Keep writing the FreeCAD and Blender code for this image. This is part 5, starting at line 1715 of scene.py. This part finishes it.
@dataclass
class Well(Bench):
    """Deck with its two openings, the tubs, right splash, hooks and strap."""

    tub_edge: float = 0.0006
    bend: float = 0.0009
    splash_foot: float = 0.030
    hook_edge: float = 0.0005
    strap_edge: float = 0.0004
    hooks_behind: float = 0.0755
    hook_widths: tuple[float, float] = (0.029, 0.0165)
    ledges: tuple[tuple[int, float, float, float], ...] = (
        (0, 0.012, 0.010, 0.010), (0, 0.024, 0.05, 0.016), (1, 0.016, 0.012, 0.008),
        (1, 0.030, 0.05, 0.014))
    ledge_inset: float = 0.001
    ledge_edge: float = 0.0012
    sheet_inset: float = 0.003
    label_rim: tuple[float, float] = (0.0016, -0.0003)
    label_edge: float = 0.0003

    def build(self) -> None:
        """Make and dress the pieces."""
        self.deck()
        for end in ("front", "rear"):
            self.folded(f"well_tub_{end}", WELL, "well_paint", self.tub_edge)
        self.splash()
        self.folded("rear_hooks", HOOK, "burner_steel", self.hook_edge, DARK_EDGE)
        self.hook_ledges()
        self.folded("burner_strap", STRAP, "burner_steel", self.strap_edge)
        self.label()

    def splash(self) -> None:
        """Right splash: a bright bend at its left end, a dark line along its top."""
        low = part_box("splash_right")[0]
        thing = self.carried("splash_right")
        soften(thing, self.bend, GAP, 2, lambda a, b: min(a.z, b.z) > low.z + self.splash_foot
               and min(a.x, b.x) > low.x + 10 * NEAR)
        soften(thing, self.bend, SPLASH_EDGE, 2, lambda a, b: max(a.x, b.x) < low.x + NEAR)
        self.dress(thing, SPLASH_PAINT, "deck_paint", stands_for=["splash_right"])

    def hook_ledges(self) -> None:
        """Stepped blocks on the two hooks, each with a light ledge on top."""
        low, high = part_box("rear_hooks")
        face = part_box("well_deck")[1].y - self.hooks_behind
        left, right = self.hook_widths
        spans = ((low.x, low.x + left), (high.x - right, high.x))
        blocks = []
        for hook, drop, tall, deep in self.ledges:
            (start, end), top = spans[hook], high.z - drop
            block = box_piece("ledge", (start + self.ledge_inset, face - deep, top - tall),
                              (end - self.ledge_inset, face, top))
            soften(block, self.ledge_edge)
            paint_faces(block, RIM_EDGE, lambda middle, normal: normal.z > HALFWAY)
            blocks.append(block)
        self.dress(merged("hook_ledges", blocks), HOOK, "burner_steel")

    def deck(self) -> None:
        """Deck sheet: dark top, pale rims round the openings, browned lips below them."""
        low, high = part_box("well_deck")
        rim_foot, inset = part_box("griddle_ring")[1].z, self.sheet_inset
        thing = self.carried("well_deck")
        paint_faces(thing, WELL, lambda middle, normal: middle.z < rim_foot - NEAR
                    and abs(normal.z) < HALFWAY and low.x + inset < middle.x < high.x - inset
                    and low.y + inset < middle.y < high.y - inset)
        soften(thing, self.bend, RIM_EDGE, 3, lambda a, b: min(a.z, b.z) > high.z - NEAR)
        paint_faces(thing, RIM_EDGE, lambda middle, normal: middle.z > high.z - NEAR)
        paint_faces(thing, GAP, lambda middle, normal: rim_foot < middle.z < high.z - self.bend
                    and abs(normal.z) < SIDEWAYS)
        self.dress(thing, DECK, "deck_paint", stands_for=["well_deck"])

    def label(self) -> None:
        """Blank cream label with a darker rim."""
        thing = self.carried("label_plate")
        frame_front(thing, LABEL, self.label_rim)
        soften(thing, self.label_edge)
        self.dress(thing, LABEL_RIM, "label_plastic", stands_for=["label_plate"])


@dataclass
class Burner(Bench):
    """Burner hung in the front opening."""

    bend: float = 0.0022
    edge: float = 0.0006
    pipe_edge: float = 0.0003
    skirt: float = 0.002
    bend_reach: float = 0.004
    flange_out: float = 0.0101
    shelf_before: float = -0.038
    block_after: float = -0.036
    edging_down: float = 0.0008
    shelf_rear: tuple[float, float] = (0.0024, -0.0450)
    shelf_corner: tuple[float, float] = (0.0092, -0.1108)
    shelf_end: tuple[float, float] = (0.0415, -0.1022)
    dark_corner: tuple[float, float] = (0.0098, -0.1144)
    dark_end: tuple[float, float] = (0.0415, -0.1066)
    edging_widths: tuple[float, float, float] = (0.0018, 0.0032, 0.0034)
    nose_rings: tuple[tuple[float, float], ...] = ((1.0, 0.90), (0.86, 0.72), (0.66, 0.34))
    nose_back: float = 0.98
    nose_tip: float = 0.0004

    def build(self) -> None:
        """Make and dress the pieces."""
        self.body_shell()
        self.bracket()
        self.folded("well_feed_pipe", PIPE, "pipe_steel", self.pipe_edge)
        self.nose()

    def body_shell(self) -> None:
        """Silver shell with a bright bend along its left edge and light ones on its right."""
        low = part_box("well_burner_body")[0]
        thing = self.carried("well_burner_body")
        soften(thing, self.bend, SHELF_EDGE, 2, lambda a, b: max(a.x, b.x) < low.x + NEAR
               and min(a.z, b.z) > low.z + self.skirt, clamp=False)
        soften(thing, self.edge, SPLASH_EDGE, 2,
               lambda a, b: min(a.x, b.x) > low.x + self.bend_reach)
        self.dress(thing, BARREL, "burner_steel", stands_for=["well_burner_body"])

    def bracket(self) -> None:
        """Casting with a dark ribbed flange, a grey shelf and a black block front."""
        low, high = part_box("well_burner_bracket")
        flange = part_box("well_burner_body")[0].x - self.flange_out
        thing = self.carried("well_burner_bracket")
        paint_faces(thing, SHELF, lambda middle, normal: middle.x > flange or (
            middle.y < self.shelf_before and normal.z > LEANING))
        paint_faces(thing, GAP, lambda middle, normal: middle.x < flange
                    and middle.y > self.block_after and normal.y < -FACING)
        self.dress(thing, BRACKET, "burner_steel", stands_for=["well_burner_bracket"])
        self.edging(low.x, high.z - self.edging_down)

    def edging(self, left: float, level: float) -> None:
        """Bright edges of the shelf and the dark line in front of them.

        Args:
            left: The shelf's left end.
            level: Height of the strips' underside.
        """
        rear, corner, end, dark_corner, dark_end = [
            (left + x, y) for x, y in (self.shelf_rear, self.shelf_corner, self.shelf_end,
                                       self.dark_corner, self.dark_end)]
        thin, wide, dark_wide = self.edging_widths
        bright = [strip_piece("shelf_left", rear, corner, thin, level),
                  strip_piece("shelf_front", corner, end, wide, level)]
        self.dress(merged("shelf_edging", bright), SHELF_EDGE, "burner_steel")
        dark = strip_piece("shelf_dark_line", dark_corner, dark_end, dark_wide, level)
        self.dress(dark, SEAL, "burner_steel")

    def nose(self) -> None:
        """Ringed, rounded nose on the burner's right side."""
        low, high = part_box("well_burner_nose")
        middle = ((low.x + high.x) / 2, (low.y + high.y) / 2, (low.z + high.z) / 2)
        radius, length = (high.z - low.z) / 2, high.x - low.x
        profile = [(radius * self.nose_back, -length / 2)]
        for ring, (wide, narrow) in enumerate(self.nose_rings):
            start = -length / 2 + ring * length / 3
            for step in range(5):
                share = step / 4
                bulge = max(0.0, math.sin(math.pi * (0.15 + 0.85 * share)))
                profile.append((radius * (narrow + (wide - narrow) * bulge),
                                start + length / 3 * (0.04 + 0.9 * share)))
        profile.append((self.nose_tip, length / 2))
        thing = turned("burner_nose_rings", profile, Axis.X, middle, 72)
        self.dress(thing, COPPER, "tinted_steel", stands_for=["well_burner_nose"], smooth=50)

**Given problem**
Emit, unaltered, the lines from the top of the listing down through the line that holds "splash: a bright"; emit nothing else.

**Output of the task**
Keep writing the FreeCAD and Blender code for this image. This is part 5, starting at line 1715 of scene.py. This part finishes it.
@dataclass
class Well(Bench):
    """Deck with its two openings, the tubs, right splash, hooks and strap."""

    tub_edge: float = 0.0006
    bend: float = 0.0009
    splash_foot: float = 0.030
    hook_edge: float = 0.0005
    strap_edge: float = 0.0004
    hooks_behind: float = 0.0755
    hook_widths: tuple[float, float] = (0.029, 0.0165)
    ledges: tuple[tuple[int, float, float, float], ...] = (
        (0, 0.012, 0.010, 0.010), (0, 0.024, 0.05, 0.016), (1, 0.016, 0.012, 0.008),
        (1, 0.030, 0.05, 0.014))
    ledge_inset: float = 0.001
    ledge_edge: float = 0.0012
    sheet_inset: float = 0.003
    label_rim: tuple[float, float] = (0.0016, -0.0003)
    label_edge: float = 0.0003

    def build(self) -> None:
        """Make and dress the pieces."""
        self.deck()
        for end in ("front", "rear"):
            self.folded(f"well_tub_{end}", WELL, "well_paint", self.tub_edge)
        self.splash()
        self.folded("rear_hooks", HOOK, "burner_steel", self.hook_edge, DARK_EDGE)
        self.hook_ledges()
        self.folded("burner_strap", STRAP, "burner_steel", self.strap_edge)
        self.label()

    def splash(self) -> None:
        """Right splash: a bright bend at its left end, a dark line along its top."""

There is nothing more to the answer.